Copy exactly the lines from the "nugget.data.materials.clear()" line to the end, both included, and nothing else.
****************
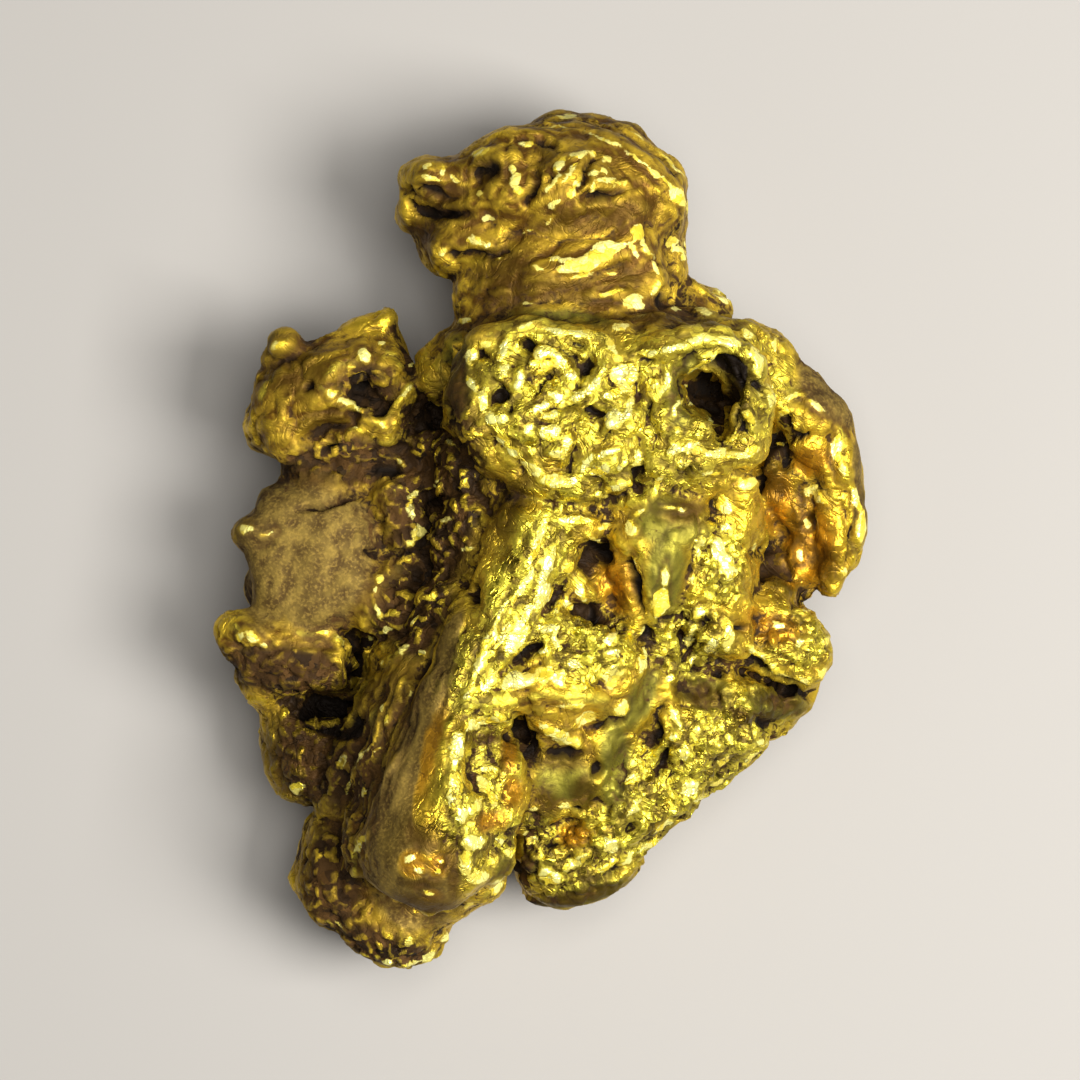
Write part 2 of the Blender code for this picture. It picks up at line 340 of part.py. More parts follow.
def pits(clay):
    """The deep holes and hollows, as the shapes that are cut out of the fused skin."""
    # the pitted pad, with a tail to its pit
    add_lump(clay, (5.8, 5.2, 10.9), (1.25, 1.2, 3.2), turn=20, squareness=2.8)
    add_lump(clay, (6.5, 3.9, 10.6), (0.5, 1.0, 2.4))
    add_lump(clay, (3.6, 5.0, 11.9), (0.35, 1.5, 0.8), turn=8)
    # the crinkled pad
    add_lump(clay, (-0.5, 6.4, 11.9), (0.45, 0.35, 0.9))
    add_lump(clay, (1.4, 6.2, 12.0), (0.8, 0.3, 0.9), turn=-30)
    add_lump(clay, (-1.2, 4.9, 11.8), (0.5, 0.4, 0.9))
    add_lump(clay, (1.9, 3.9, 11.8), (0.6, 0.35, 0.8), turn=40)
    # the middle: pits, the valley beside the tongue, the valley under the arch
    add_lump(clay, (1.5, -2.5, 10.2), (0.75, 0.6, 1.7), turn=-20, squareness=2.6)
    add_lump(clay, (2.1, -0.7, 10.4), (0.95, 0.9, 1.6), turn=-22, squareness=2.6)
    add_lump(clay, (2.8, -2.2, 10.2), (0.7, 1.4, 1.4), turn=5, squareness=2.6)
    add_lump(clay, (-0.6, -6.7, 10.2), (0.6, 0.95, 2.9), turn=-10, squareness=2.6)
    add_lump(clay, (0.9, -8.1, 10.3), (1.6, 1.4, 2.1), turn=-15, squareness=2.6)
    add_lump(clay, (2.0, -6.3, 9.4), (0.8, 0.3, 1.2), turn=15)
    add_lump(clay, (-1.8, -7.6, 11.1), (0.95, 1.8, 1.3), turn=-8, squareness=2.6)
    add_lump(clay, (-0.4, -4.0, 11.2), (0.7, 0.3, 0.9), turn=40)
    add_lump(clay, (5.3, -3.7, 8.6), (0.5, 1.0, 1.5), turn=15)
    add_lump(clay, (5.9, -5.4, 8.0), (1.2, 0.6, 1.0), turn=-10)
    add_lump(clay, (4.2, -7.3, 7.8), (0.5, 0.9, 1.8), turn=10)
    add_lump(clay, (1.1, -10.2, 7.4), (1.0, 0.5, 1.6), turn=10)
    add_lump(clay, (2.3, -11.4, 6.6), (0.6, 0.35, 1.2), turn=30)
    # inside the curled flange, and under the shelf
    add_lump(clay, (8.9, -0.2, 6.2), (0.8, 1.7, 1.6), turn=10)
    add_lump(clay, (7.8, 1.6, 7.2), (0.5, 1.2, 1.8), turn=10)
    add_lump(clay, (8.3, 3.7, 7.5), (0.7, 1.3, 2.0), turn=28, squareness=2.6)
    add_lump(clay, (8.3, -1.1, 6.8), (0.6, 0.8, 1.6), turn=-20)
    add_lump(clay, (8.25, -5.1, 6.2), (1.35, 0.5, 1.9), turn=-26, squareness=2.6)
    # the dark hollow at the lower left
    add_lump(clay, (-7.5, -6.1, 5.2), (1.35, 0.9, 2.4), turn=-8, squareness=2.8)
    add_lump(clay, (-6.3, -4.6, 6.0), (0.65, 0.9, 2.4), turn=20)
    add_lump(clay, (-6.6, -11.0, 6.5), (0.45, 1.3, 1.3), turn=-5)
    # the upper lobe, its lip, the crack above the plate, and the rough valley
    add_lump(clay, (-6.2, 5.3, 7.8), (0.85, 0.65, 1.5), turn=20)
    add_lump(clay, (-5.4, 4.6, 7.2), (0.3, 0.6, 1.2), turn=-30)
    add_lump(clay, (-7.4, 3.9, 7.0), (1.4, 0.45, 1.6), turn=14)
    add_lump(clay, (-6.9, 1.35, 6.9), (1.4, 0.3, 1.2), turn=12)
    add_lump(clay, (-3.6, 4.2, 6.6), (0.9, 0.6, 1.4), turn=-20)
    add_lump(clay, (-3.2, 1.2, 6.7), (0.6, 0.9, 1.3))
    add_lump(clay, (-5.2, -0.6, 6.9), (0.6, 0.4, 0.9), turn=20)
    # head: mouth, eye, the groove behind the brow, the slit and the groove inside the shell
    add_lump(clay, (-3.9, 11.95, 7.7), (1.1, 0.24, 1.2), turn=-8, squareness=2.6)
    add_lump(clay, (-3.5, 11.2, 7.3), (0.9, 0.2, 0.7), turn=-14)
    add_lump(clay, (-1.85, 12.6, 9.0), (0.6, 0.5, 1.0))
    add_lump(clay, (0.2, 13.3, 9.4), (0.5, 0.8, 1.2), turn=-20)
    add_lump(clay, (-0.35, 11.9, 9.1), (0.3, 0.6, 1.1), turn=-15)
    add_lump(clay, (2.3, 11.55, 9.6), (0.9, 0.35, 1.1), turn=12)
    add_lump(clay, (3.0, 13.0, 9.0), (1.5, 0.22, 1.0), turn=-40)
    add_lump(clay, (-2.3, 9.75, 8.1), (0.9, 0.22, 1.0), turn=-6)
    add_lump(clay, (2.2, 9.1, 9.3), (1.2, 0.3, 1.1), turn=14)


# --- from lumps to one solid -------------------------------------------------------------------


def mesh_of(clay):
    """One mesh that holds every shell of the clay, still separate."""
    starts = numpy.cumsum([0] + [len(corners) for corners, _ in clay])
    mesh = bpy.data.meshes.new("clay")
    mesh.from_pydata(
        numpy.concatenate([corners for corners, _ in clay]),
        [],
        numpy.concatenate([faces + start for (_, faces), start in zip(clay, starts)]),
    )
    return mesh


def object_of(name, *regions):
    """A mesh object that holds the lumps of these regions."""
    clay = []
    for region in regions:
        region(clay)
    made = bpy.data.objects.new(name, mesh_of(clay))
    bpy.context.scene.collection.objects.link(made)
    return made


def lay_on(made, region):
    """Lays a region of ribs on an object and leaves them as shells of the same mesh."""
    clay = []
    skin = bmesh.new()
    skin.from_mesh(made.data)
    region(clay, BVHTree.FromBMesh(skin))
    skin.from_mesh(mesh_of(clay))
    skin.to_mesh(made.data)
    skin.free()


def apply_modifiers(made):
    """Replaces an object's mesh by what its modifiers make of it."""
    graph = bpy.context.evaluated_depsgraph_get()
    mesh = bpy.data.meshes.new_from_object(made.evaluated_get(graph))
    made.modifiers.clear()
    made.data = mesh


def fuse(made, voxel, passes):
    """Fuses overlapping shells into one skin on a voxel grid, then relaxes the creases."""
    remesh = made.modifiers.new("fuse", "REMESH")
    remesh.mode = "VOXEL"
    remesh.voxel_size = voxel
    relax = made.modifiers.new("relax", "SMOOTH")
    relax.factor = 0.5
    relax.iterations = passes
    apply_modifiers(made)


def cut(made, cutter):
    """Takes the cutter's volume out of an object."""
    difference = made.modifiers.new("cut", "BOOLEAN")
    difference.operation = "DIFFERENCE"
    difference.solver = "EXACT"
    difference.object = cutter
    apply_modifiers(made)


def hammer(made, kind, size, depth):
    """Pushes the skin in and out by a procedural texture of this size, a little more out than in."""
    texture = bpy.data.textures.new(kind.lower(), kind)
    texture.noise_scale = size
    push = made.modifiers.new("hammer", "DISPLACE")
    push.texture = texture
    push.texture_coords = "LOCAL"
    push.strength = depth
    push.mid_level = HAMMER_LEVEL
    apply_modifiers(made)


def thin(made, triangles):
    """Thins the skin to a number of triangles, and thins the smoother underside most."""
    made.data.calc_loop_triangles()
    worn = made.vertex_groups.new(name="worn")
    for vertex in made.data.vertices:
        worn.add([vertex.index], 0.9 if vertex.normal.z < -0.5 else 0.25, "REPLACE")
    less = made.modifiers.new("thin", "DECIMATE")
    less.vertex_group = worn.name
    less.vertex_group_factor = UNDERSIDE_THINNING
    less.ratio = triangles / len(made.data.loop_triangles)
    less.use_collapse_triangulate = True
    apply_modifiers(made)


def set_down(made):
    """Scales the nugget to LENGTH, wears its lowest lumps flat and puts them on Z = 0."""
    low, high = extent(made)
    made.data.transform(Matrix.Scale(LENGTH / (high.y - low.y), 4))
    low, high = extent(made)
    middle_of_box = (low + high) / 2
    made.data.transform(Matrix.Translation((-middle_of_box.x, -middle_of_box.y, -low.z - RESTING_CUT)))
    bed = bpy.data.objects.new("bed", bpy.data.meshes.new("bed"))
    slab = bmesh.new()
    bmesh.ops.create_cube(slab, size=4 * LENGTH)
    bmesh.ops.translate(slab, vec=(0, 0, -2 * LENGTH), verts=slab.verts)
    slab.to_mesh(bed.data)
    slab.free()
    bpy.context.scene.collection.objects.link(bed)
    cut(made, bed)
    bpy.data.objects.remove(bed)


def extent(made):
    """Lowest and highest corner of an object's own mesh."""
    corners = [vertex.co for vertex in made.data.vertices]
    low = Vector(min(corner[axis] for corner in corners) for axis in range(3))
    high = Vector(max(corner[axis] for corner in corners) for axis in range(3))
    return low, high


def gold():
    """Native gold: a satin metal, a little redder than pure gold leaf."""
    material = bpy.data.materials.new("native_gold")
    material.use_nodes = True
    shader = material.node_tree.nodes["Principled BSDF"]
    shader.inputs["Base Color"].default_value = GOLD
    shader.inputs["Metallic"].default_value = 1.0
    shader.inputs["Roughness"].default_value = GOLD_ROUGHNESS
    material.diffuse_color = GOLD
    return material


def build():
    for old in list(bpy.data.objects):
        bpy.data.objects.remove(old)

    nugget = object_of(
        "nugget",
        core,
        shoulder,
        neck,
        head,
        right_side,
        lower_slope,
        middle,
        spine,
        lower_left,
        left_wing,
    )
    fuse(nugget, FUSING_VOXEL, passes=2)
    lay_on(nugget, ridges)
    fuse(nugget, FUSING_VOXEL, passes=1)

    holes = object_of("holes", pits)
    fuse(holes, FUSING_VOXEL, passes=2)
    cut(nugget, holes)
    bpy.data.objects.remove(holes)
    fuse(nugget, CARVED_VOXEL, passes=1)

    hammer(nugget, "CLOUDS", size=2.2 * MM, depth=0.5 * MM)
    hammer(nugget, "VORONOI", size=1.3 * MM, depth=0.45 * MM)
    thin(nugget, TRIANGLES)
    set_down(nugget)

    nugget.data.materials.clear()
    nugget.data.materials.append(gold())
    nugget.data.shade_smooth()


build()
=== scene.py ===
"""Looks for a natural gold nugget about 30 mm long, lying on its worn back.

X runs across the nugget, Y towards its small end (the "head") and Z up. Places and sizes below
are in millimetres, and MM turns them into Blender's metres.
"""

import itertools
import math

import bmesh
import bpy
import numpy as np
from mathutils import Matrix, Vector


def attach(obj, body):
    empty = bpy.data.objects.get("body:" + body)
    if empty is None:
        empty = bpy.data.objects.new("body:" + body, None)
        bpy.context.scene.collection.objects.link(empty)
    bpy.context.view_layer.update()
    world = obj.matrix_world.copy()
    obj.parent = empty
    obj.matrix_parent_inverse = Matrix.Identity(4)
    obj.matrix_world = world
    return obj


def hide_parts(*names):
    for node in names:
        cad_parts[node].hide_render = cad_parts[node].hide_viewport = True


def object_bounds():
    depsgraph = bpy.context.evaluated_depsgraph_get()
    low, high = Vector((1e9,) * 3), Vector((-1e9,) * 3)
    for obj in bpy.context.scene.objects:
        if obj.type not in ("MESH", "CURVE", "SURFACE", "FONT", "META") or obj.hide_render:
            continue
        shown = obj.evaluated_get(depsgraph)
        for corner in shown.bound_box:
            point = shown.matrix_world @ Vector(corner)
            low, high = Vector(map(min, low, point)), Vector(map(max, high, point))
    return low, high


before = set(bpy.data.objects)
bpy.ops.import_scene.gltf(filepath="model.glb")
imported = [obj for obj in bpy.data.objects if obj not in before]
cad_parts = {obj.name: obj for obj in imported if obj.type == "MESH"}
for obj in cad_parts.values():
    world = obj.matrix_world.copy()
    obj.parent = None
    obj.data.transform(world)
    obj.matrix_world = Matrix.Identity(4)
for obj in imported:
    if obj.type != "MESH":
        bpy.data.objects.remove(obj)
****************
Result for this task:
    nugget.data.materials.clear()
    nugget.data.materials.append(gold())
    nugget.data.shade_smooth()


build()
=== scene.py ===
"""Looks for a natural gold nugget about 30 mm long, lying on its worn back.

X runs across the nugget, Y towards its small end (the "head") and Z up. Places and sizes below
are in millimetres, and MM turns them into Blender's metres.
"""

import itertools
import math

import bmesh
import bpy
import numpy as np
from mathutils import Matrix, Vector


def attach(obj, body):
    empty = bpy.data.objects.get("body:" + body)
    if empty is None:
        empty = bpy.data.objects.new("body:" + body, None)
        bpy.context.scene.collection.objects.link(empty)
    bpy.context.view_layer.update()
    world = obj.matrix_world.copy()
    obj.parent = empty
    obj.matrix_parent_inverse = Matrix.Identity(4)
    obj.matrix_world = world
    return obj


def hide_parts(*names):
    for node in names:
        cad_parts[node].hide_render = cad_parts[node].hide_viewport = True


def object_bounds():
    depsgraph = bpy.context.evaluated_depsgraph_get()
    low, high = Vector((1e9,) * 3), Vector((-1e9,) * 3)
    for obj in bpy.context.scene.objects:
        if obj.type not in ("MESH", "CURVE", "SURFACE", "FONT", "META") or obj.hide_render:
            continue
        shown = obj.evaluated_get(depsgraph)
        for corner in shown.bound_box:
            point = shown.matrix_world @ Vector(corner)
            low, high = Vector(map(min, low, point)), Vector(map(max, high, point))
    return low, high


before = set(bpy.data.objects)
bpy.ops.import_scene.gltf(filepath="model.glb")
imported = [obj for obj in bpy.data.objects if obj not in before]
cad_parts = {obj.name: obj for obj in imported if obj.type == "MESH"}
for obj in cad_parts.values():
    world = obj.matrix_world.copy()
    obj.parent = None
    obj.data.transform(world)
    obj.matrix_world = Matrix.Identity(4)
for obj in imported:
    if obj.type != "MESH":
        bpy.data.objects.remove(obj)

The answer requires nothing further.